To perform analysis within the container:

# Open a shell in the previously created container
docker exec -it $(docker ps -lq) bash

# Install samtools
apt-get install samtools

# Slice
samtools view /mnt/fff75930-0f8c-4c99-9b48-732e7ed4c625/443a7a6ab964e41c011cc9a303bc086c.bam 1:10000-20000

Due to a limitation of Docker it is not possible to access a FUSE mounted file system from the host operating system. Please see here for more details.

FAQs

Where can I find the Bundle ID associated with an Object ID?

Currently the only way to retrieve the Bundle ID of an Object ID is by viewing the file entity page in the Data Portal. Navigate to the Data Repository browser and enter the Object ID in the "File" filter and click on the resulting record.

Where are detailed Storage Client logs stored?

The Storage Client log file is stored at logs/client.log

How long will pre-signed URLs remain valid?

Pre-signed URLs are valid for 1 day from the time they are issued. For security purposes, a URL issued to one user must not be used by another and must be kept private.

Does the client maintain state?

Yes, the client maintains state, for downloads, in the working directory in a hidden file .<Object ID>/meta. This file includes cached pre-signed URLS. If your downloads fail unexpectedly, then try deleting this directory to purge pre-signed URLs that may have expired. Also, when using the mount command with the --cache-metadata option, .entities.cache and .objects.cache are stored in the current working directory.

Why do I get a security exception when I try to download an object?

If you are targeting the AWS cloud, ensure that you are running within the us-east-1 region. If you are targeting Collaboratory, make sure you are inside the OpenStack environment.

I can’t use the result of a url command with samtools:

samtools doesn’t support the HTTPS protocol*, which is required by ICGC to access S3-stored data files. Use the client view command to pipe data to samtools, download the desired files locally, or use the mount command to create a FUSE mount of the ICGC data files.

* Update: As of commit fe1f08a samtools now supports file access over HTTPS and Amazon S3.
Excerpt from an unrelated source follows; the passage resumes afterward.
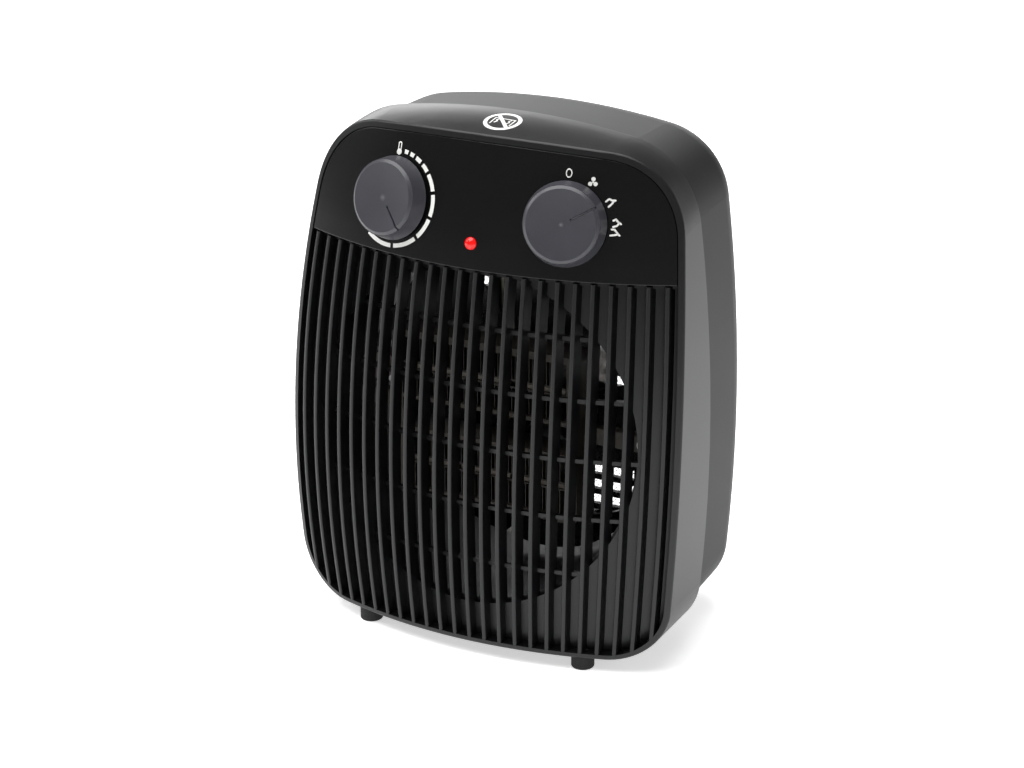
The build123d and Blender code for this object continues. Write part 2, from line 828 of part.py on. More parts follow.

Why is my 'Total bytes read' count different from my 'Total bytes written'?
./icgc/bin/icgc-storage-client --profile collab download --object-id 6d89e978-34f6-5074-b30e-01b7203fcbb3 --output-dir /tmp
Downloading...
-----------------------------------------------------------------------------------------------------------------------------------------------------------------------------------------
100% [##################################################]  Parts: 208/208, Checksum: 100%, Write/sec: 47.7M/s, Read/sec: 48.1M/s
Finalizing...
Total execution time:         1.301 h

Total bytes read    : 225,224,593,891
Total bytes written : 223,331,450,672

Because of the size of BAM files, ICGC upload/downloads tend to be long-running, making them susceptible to any of the myriad ways a network can fail. ICGC attempts to recover from these usually-brief outages automatically and this often necessitates repeat downloads of sub-parts of the file. This will result in a "Total bytes read" amount larger than the "Total bytes written". The total byte counts are informational only and not used to determine "correctness" or "completeness" of any given download.
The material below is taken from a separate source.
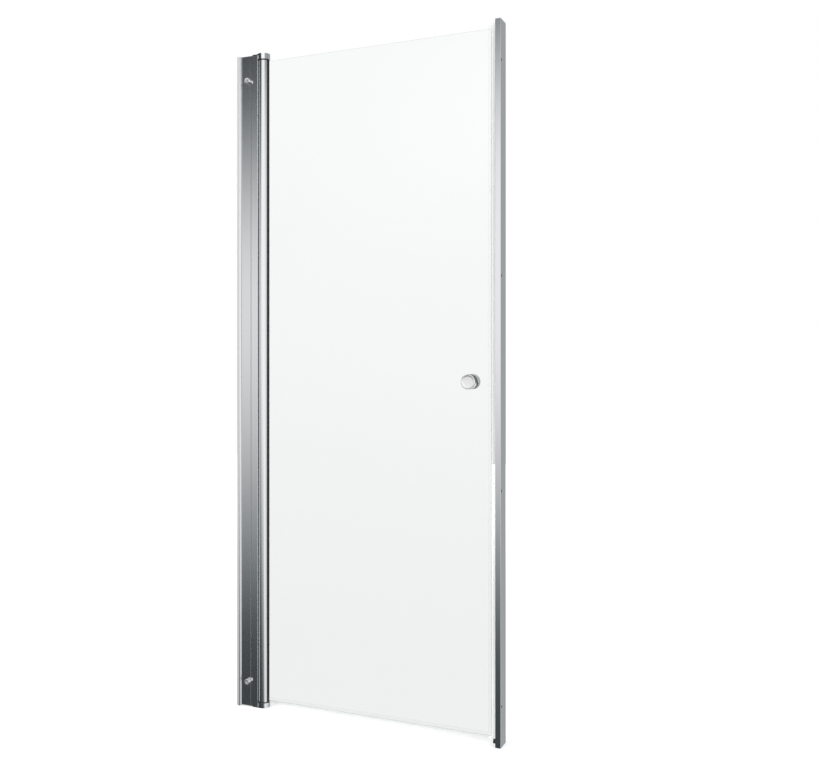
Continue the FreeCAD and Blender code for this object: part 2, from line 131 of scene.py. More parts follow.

How do I report a bug in the software?

Please contact dcc-support@icgc.org and include the version of the software in the body of the message (bin/icgc-storage-client --version).

Terms

Related terms and their definitions are given below:

Term Meaning
Access Token An authorization mechanism created by the Data Portal to access data.
Bundle ID An identifier that refers to a submission bundle of related files. Typically the files produced by analysis workflows are packaged as a single unit. However, when a bundle is imported into a cloud repository each file in the bundle is given its own Object ID.
Compute Instance A user virtual machine operating in a cloud environment.
DACO The Data Access Compliance Office which handles requests from researchers for access to controlled data from the ICGC.
DACO Cloud Access DACO access with supplemental approved Cloud Access status.
DCC The ICGC Data Coordination Center (DCC) performs quality assessment, curation and data releases and also manages the data flow from projects and centers to the central ICGC database and public repositories.
Data Portal The ICGC data portal located at https://dcc.icgc.org.
FUSE Filesystem in Userspace is an operating system mechanism for Unix-like computer operating systems that lets non-privileged users create their own file systems without editing kernel code.
Manifest A file used as input to the Storage Client to describe and identify files to be downloaded.
Object ID The unique identifier of an object expressed as a UUID. In the command line interface this is refered to as --object-id.
OpenStack OpenStack is a cloud operating system that controls large pools of compute, storage, and networking resources throughout a datacenter, all managed through a dashboard that gives administrators control while empowering their users to provision resources through a web interface.
Scope A user permission or authorization to access a resource.
Storage Client Sofware provided by ICGC required to download data from AWS S3.
S3 Amazon Simple Storage Service, the physical store of the ICGC AWS data.
Token Manager Section of the portal used to manage Access Tokens.